Use the position. Grammar words starting with TH are voiced (the, this, that, they, them, there). Content words starting with TH are voiceless (think, three, thank, thing). A TH at the end spelled -th is usually voiceless (bath, math, both), while one spelled -the is voiced (breathe, bathe, soothe); the one common exception is smooth, which is plain -th but still buzzes. Medial TH in old everyday words is voiced (mother, weather, other); in Greek and Latin borrowings it’s voiceless (author, method, sympathy), as are native words built on a voiceless root like nothing (from thing).
Because you’re bringing your bottom lip up to your top teeth, which is how you make an /f/, instead of bringing your tongue to your teeth. This is common for Cantonese and some Russian speakers, where three becomes free and think becomes fink. The fix is to keep the lip down and lead with the tongue. Watch a mirror: for a real TH you should see the tongue tip at the teeth, not the lip.
Producing the sound in isolation takes minutes once you find the tongue position in a mirror. Producing it automatically in fast speech, without slipping back to your old substitution, usually takes a few weeks of daily practice. The slow part isn’t the sound itself but retraining the reflex, since your mouth has spent years routing around a position it never needed.

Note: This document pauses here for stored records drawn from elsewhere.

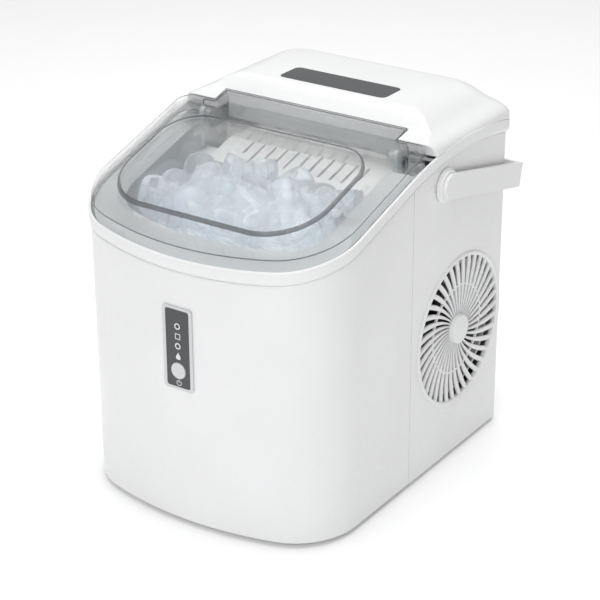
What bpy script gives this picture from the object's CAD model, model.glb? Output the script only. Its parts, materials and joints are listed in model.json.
import json
import math

import bmesh
import bpy
import numpy as np
from mathutils import Matrix, Vector


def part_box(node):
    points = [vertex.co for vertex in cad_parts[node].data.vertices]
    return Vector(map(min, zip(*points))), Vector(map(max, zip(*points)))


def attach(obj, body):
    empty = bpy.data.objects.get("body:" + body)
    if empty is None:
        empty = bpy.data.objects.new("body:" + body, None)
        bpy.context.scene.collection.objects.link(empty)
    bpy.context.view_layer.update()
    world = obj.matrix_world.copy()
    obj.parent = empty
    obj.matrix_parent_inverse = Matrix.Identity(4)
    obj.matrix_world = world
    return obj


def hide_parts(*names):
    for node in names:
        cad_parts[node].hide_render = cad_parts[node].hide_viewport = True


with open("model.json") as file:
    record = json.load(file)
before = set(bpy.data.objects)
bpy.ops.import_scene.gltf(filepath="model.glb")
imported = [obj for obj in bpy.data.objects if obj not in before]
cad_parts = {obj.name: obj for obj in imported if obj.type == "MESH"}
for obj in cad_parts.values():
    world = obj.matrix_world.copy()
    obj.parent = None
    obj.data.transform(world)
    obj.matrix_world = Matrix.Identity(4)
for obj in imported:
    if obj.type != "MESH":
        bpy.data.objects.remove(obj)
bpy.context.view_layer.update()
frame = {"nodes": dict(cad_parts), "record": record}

MM = 0.001
HOME = np.array([0.0, -5.23392917, 4.0])

# Cabinet, in millimetres from its own centre, as the CAD source has them
HALF_W = 113.0
FRONT_Y = -139.4
REAR_Y = 139.4
BOW_R = 266.0
CORNER_R = 53.7
REAR_R = 8.0
CORNER_X = HALF_W - CORNER_R
BOW_Y = FRONT_Y + BOW_R
CORNER_Y = BOW_Y - math.sqrt((BOW_R - CORNER_R) ** 2 - CORNER_X**2)
SEAM_Y = -2.2
WALL = 2.4
SEAT_Z = 214.0
SLOPE = math.tan(math.radians(16.7))
ARCH_R = 294.0
ARCH_Y = 75.0
ARCH_Z = -28.63
ARCH_START = ARCH_Y - ARCH_R * math.sin(math.radians(16.7))
BAND_SHIFT = 1.0

HINGE_Y = 14.0
HINGE_Z = 261.0
FLAP_X = 83.0
FLAP_Y = 36.0
EAR_Y = 21.0
FLAP_SWEEP = 26.6
EAR_SWEEP = 12.4
LID_RISE = 8.8
LID_T = 2.2
WINDOW_H = 10.0
WINDOW_UNDER = LID_RISE + WINDOW_H - LID_T
WINDOW_X = 89.7
WINDOW_Y = (-120.2, -11.4)
LID_CENTRE = np.array([0.0, -50.0])

FAN_Y = 70.0
FAN_Z = 105.0
GRILLE_R = 63.0
GRILLE_HUB_R = 10.0
HANDLE_Y = 42.0
HANDLE_Z = 234.5

# Marks on the panel: its face, the back of each mark, and the heights
MARK_FRONT = -140.02
MARK_BACK = -139.85
LAMP_HEIGHTS = (145, 160.7)
CUBE_Z = 152.6
DROP_Z = 136.9
POWER_Z = 115.2

# The basket's inner wall, and the ice in it
BASKET_SIDE = 84.2
BASKET_BOW_Y = 130.1
BASKET_BOW_R = 237.2
BASKET_CORNER_X = 59.3
BASKET_CORNER_Y = -73.75
BASKET_CORNER_R = 24.9
BASKET_FLOOR = 109.8
ICE_REAR = -20.0
ICE_TOP = 228
ICE_COUNT = 112
ICE_GAP = 0.4

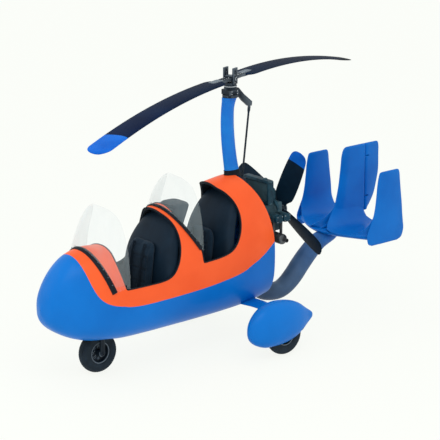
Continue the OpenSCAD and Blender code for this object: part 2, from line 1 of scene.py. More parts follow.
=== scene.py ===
import bpy, bmesh, json, math
import numpy as np
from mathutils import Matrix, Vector

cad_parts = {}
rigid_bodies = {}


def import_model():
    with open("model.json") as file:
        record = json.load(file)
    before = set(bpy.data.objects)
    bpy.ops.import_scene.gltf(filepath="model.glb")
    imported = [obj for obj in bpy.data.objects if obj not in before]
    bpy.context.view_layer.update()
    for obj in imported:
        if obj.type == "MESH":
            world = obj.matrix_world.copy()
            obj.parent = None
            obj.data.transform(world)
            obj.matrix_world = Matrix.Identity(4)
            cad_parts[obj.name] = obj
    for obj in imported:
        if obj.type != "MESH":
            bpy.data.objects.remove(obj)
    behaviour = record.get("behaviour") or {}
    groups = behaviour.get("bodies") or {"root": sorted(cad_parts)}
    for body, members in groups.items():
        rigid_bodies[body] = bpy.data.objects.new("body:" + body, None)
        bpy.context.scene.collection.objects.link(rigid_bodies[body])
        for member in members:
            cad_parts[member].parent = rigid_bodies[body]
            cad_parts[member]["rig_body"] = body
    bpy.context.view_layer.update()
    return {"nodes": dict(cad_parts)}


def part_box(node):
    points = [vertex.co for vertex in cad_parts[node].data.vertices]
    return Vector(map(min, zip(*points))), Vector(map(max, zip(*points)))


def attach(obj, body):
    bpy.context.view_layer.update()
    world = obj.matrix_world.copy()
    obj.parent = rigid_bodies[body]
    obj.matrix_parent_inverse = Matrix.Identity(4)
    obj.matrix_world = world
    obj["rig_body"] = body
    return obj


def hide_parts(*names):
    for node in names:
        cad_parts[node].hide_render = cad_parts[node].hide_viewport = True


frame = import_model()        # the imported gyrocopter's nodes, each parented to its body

nodes = frame["nodes"]

# camera first: ahead of the port beam and a little above
camera = {"target": (0.13, 0.0, 1.22), "ahead": 40, "above": 16, "distance": 19.68, "lens": 163.8}
ahead, above = math.radians(camera["ahead"]), math.radians(camera["above"])
back = Vector((math.sin(ahead) * math.cos(above), math.cos(ahead) * math.cos(above), math.sin(above)))
cameraData = bpy.data.cameras.new("camera")
cameraData.lens = camera["lens"]
cameraObject = bpy.data.objects.new("camera", cameraData)
bpy.context.scene.collection.objects.link(cameraObject)
cameraObject.location = Vector(camera["target"]) + back * camera["distance"]
cameraObject.rotation_euler = back.to_track_quat("Z", "Y").to_euler()
bpy.context.scene.camera = cameraObject
bpy.context.scene.view_settings.view_transform = "Standard"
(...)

Stand in front of a mirror and say think, then this. If you can see a sliver of your tongue at your teeth on both, you’re already making the sound; the rest is repetition until you stop having to think about it. Start with the voiceless /θ/ in the words that would otherwise collide with real ones, then bring the voiced /ð/ to the and they and watch how much of the work that one move does. You’ll pick this position up faster than most English sounds, for the simple reason that you can watch yourself do it.